Piedras
Roger Callois
Siruela, 2016
Por Francisco Martínez
La palabra, y, por extensión, el discurso literario, sirven, en esencia, para la manifestación tanto interior como exterior del hombre. Su doble vida, la de los sentidos y la de los sentimientos –o, dicho de otro modo- la conceptual y la poética, han venido siendo expresadas mediante el uso –a veces racional, a veces no tanto- de la palabra.
Pues bien, tal es el instrumento que este polifacético autor francés ha tomado como recurso para, amparándose en el tema de las piedras, hacer un elogio de la palabra en sí, de la inteligencia observadora y de la conciencia poética; para hilar un discurso tan sencillo como lleno de sugerencia y belleza donde las piedras, los minerales, son el nexo de unión entre una forma material fría, concreta y definida, y el mundo poético e imaginativo que una piedra pueda despertar como una forma de sueño visual –y casi sensual- en el ojo humano.
El propio Callois ha pretendido justificar este trabajo literario (modelo de ensayo) titulado ‘Piedras’ del siguiente modo: «No pretendo reconocer especies, sino hacer perceptible la fuerza de una fascinación. En esta visión un tanto alucinada que anima lo inerte y va más allá de lo percibido, a veces me ha parecido captar en directo uno de los nacimientos posibles de la poesía».

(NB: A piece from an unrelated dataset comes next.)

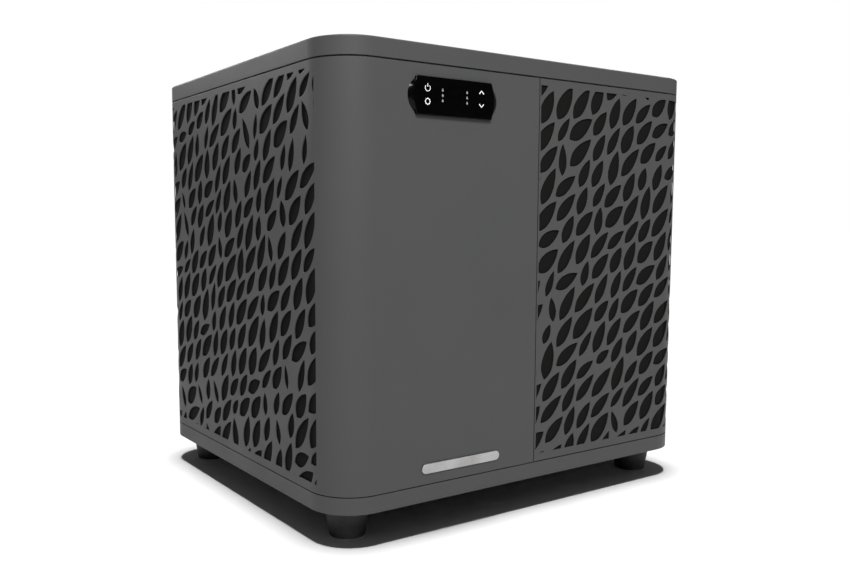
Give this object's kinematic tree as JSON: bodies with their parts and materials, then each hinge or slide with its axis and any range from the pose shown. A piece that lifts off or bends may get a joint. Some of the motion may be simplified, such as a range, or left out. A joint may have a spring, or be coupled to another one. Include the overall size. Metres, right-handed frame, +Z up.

Y -terminará por decirse el lector- a fe que da buena prueba de ello cuando se propone la lectura, la forma de ‘entender’ a propósito de la hematita iridiscente; veamos: «En Río Marina, en la isla de Elba, los mineros extraen cristales con una gran proporción de hierro. Es ya de por sí una maravilla un metal geométrico por naturaleza. En ocasiones lo recorre un reflejo verde intenso, cargado por entero de tinieblas, una intensificación del verde como lo es para el azul el azul más negro que el negro de las alas de los cuervos».

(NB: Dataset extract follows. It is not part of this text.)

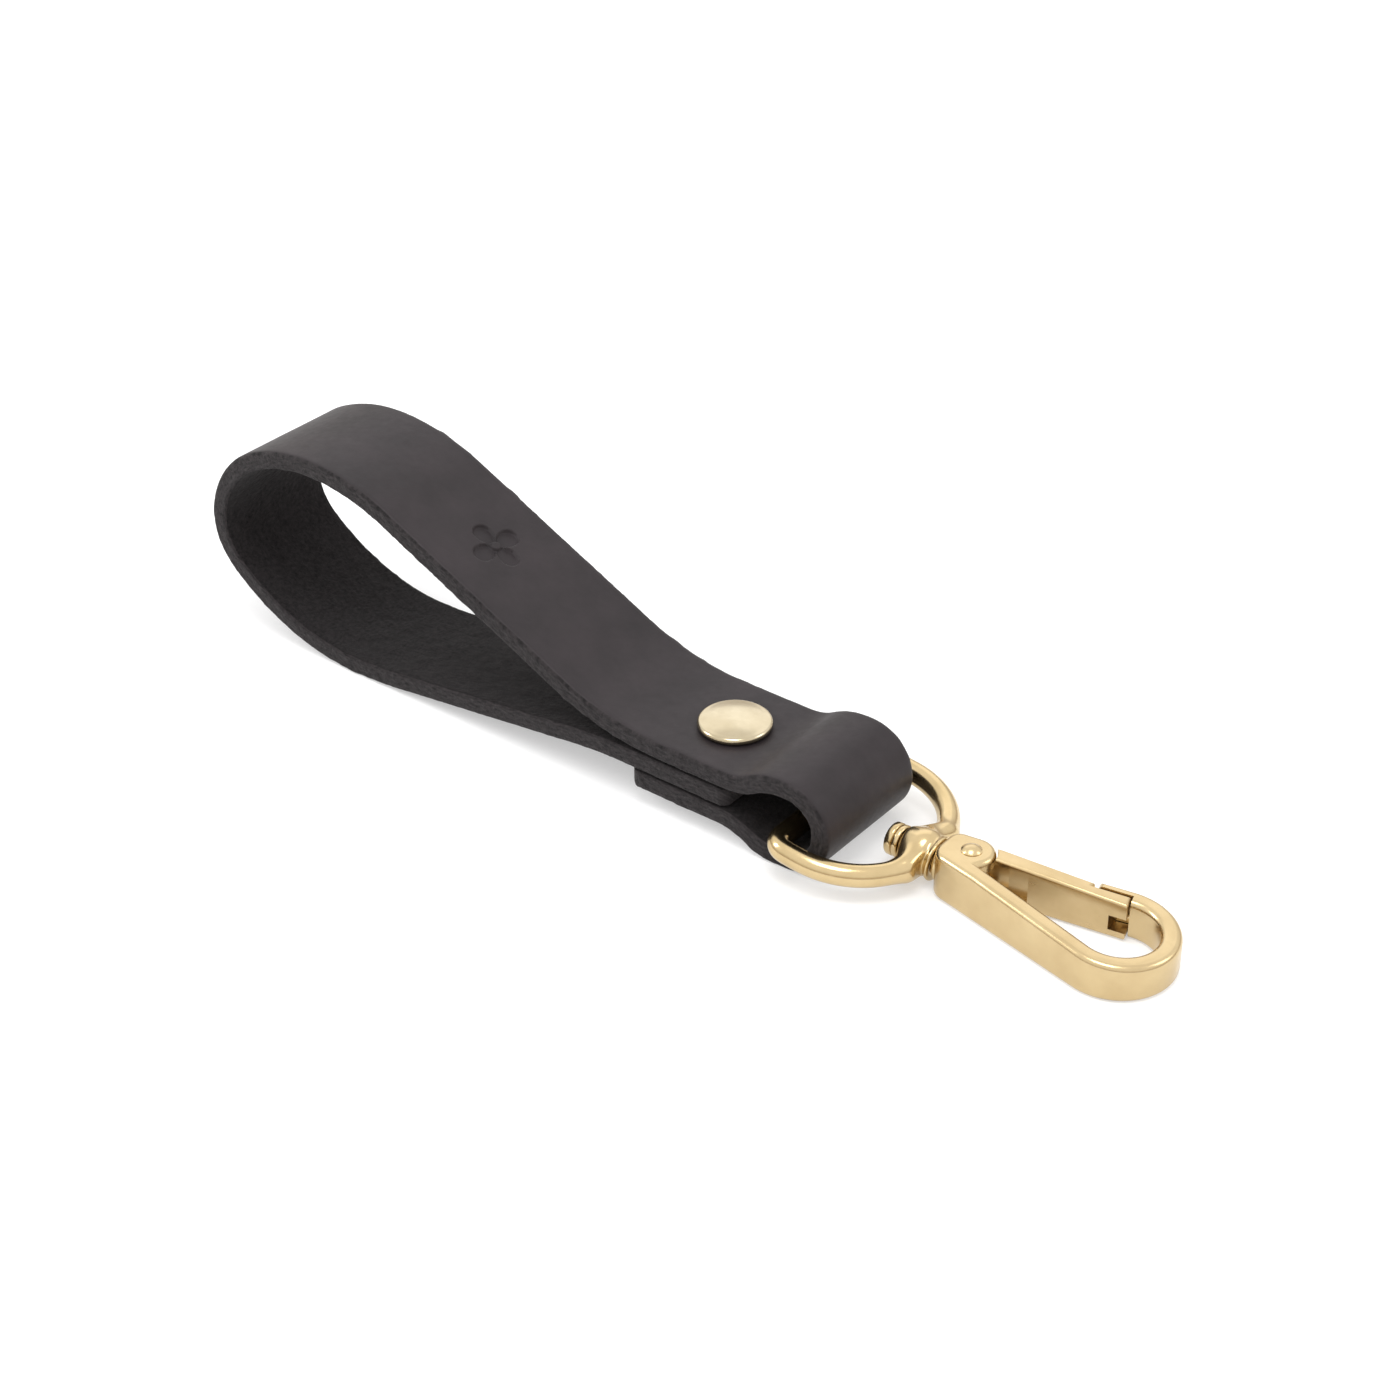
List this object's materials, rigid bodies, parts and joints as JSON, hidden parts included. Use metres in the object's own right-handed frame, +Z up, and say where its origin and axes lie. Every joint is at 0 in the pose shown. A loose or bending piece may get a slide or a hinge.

¿No es casi obligado, por parte de cualquier lector, sentir una cierta fascinación por una descripción tan vívida, tan limpia y gráfica de un trozo de mineral que ha sido sacado a la luz? Pero el encanto continúa: «El verde se desliza por la superficie del hierro y le añade un brillo impaciente que se estremece en el espejo sombrío como el agua al entrar en ebullición. Se encuentra ahí reverberado (¿de dónde vino?), color de ultramundo bruscamente captado y rápidamente devuelto, como el fino relámpago de un rayo minúsculo».
Una delicia de lectura, en verdad. Un texto que es capaz de suscitar un sentimiento noble en el que lee, por cuanto en el fondo viene a cumplir el gran argumento vital de toda escritura; transmitirle, a solas, al que ha abierto el libro, que él también es capaz de percibir una cierta belleza en las cosas.